Gov. Jared Polis and House Speaker Alec Garnett on Tuesday launched the state’s effort to memorialize “Colorado’s proudest war hero” with a statue across the street from the state Capitol.
The statue from Loveland-based sculptor George Lundeen will celebrate Major General Maurice Rose, a Denver native and distinguished Army commander who led American troops in World War I and World War II.
“Today is another step in the journey of honoring one of our state’s, our country’s, finest,” Polis said from the west steps of the Capitol, overlooking the site where the statue will be placed. “The life of General Maurice Rose, truly one for the ages.”
According to Marshall Fogel, a retired lawyer who authored a two-part biography on Rose, the subject of the statue “is the most decorated battle tank commander in United States military history.” Fogel touted a number of Rose’s accomplishments, including being the first to negotiate the surrender of the German army in Africa.
Rose, a Jewish man, also led the first tank unit to cross the German border during World War II and was the highest-ranking American serviceman killed by enemy fire in the European theater during that conflict. He died in Germany commanding the 3rd Armored Division in March 1945, the closing days of the conflict, and was buried at the Netherlands American Cemetery and Memorial.
“General Rose never made it home … so it seems only fitting that we begin the quest to really give him a final resting place in celebration in his hometown,” Polis said.
The statue was originally intended to be authorized by House Bill 1257, which also renamed the pair of parks just west of the state Capitol building where the statue will stand as Lincoln Veterans’ Memorial Park. But an amendment from the bill sponsors early in the legislative process brought at the request of the Capitol Development Committee and Capitol Building Advisory Committee stripped out authorization to build the monument.
Instead, Garnett, D-Denver, and Rep. Patrick Neville, R-Castle Rock, pushed the authorization through the legislature via a different mechanism, House Joint Resolution 1012. Both HB 1257 and HJR 1012 also feature Senate President Leroy Garcia as a co-prime sponsor.
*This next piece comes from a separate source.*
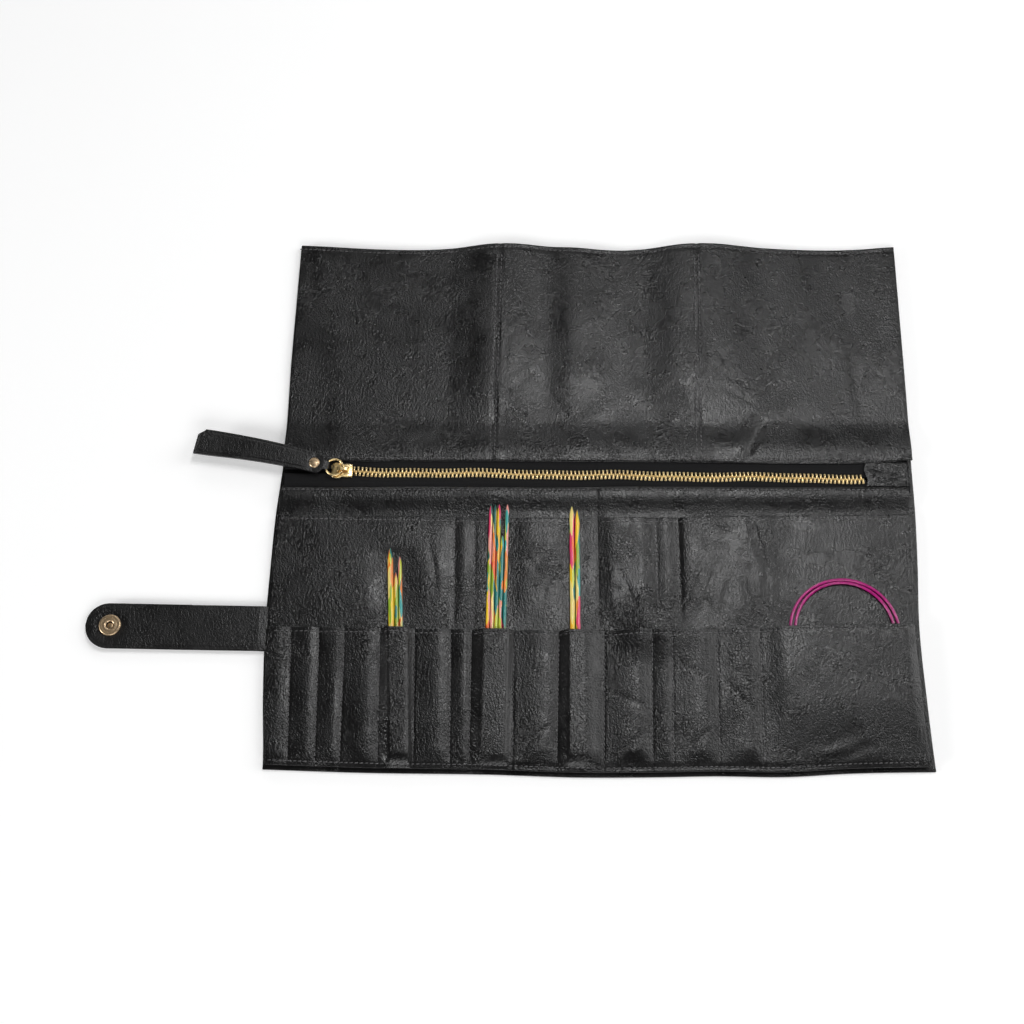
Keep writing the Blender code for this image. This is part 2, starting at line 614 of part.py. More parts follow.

Garnett at the ceremony signed the resolution, nearly two months after it cleared third reading in the Senate. According to Legislative Legal Services, there is no deadline for the House speaker and Senate president to sign a joint resolution.
The resolution featured unanimous backing from lawmakers, a fact Garnett noted in his comments.
“I’ve been thinking about the day and age that we find ourselves in, the fact that nationwide people are fighting with each other about what statues to put up and what statues to put down,” Garnett said. “It’s very important to highlight that the General Rose resolution passed the Colorado General Assembly unanimously in 2021.
“That shows what an amazing leader, what an amazing Coloradan and what amazing war hero General Rose was.”